Methodologically, There’s a Hero Before #123 Stories of Imam Abdullah Haron contributes greatly to the field of the qualitative researcher, the ethnographer and to the Oral Historian. Imam Mogamad Ismaeel David’s work indeed enhances the meaning of the methodological concept of triangulation, where different sources reporting on the same phenomenon, are compared with each other to get the researcher closer to the “truth”.

Radio 786: Author, Imaam Ismail Davids with Mogammad Haron.

The book is a light read and gives a good insight into the life of Imam Haron as an ordinary man who did extra-ordinary things. The book inspires and depicts the immortality of an ordinary man. The stories highlight the different facets of Imam Abdullah Haron. On the one level he was happy go lucky, jovial, loved people, loved sports and a socially active person. On a more serious level he was spiritual and a deep-rooted revolutionary in the midst of an ailing community.

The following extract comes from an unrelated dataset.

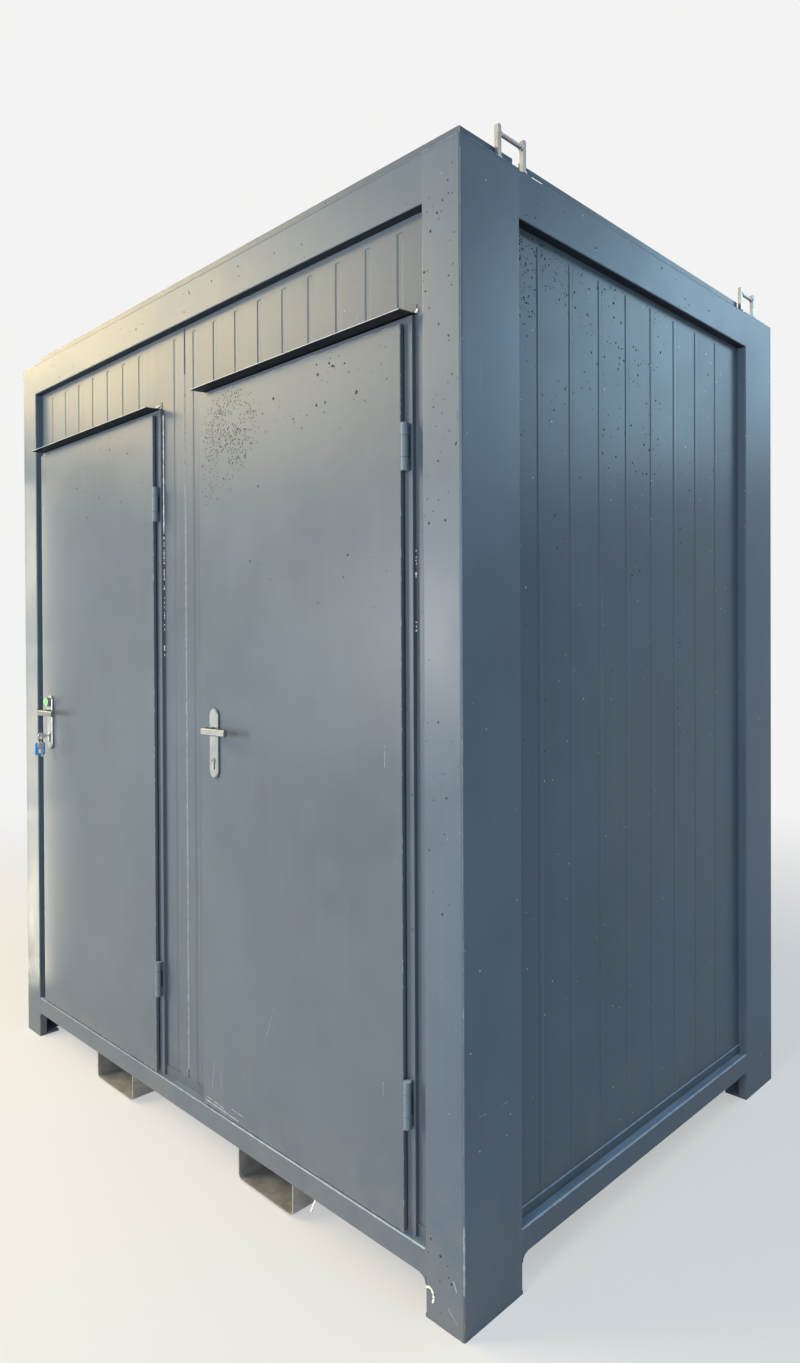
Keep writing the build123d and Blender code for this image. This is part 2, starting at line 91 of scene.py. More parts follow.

There’s a Hero Before #123 Stories of Imam Abdullah Haron is beyond doubt a sincere and dedicated contribution by Imam Mogamad Ismaeel Davids to expound his love and appreciation to his beloved Imam and Hero Imam Abdullah Haron (RA).

I trust you will enjoy Imam Mogamad Ismaeel David’s presentation of the stories and that you will find it as stimulating, interesting, enlightening and thought provoking as I did.